Your assumption on the theoretical displacement of the 13B is correct. It displaces 2.6 litres of air every 2 revolutions - the same as a 2.6 litre 4-stroke piston engine.

Cheers,
Hymee.

i know i am jumping into this thread, but i just wanted to put my .02$ on volumetric efficancy. as to moving more air than the theoretical volumetric efficiency, it is quite possible, even without forced induction or ram air. its called harmonics. look at the integra gsr, with long and short intake runners, the rx-8 with all the different runners, lexus and their high output motors, all with variable length intakes.

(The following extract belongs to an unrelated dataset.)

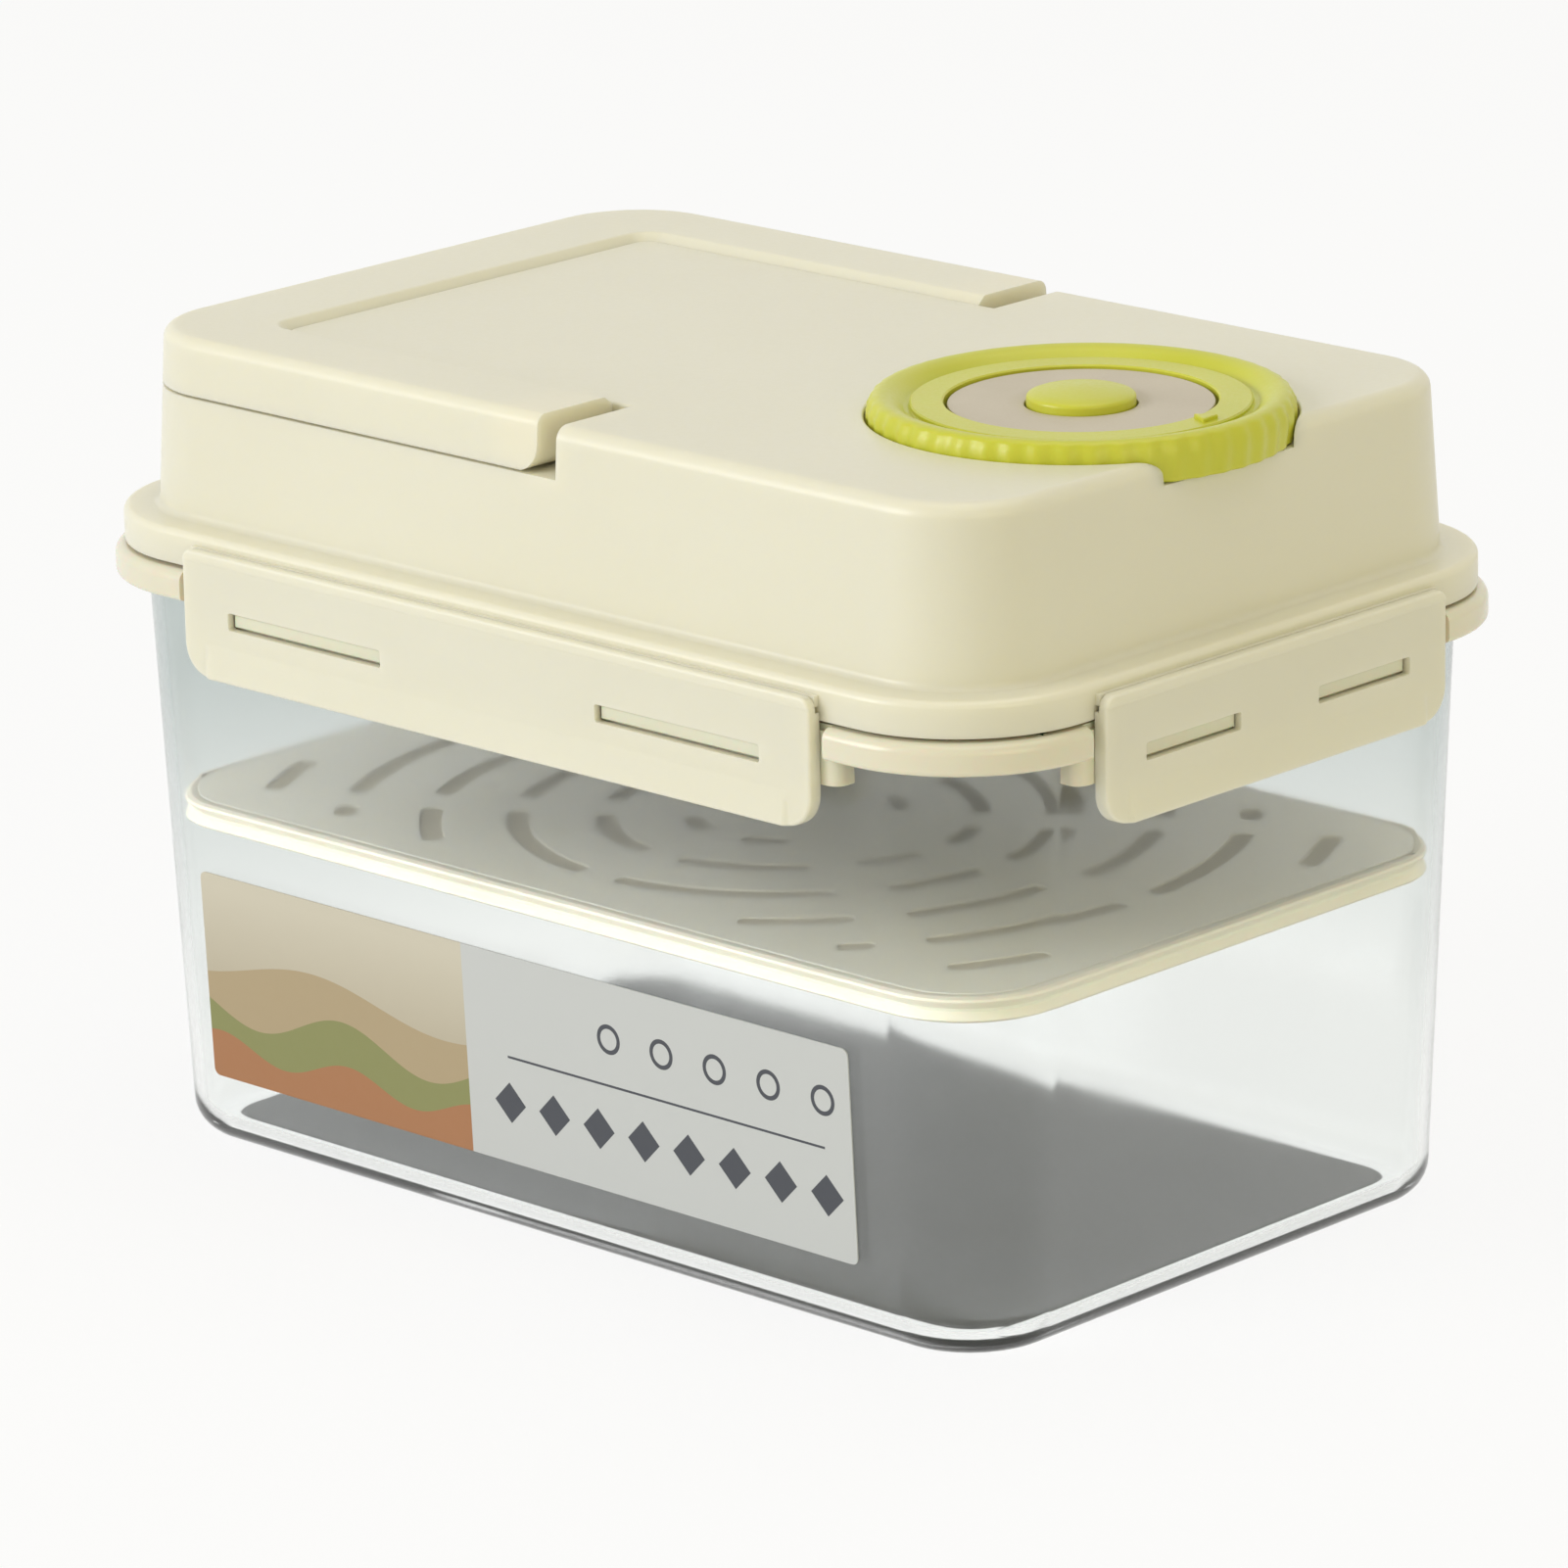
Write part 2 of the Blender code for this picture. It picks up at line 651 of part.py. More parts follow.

reason behind the different lenght runners, as the air moves down the intake tract, it resonates, and the resonation is directly related to engine rpm. at certain points in the rpm, the resonation (sound waves) actually benefit the intake charge by pushing a little more air into the motor than it would have otherwise, so there are different length runners that are tuned to different frequencies. thats why the aem v2 intakes make more power than a standard cai.

again, just my 2 cents

i'd like to see someone do this with a revi... for some reason i think it would show to be pretty worthless under 8ooo rpms, but you never know -shrug-

[*]Hello Hymee, I am thinking about to add a centrifugal supercharger to push the near-ambient intake pressure to 1.3 - 1.5Bar. To do that I am about to pair the flow diagram of the chagrer to a natually aspirated RX-8, but did not find any excel sheets about RPM-air mass flow- except what I found here as you mentioned it, but I am quite new here and did not find the attachment or list if there is any. May I ask you to send it to me? Thanks, Janos [/list]

It's an 18-year-old thread and the member was last online 11 years ago. You won't get a reply.

You can start your own thread or if not able to, there is a newbie thread where you can ask for help.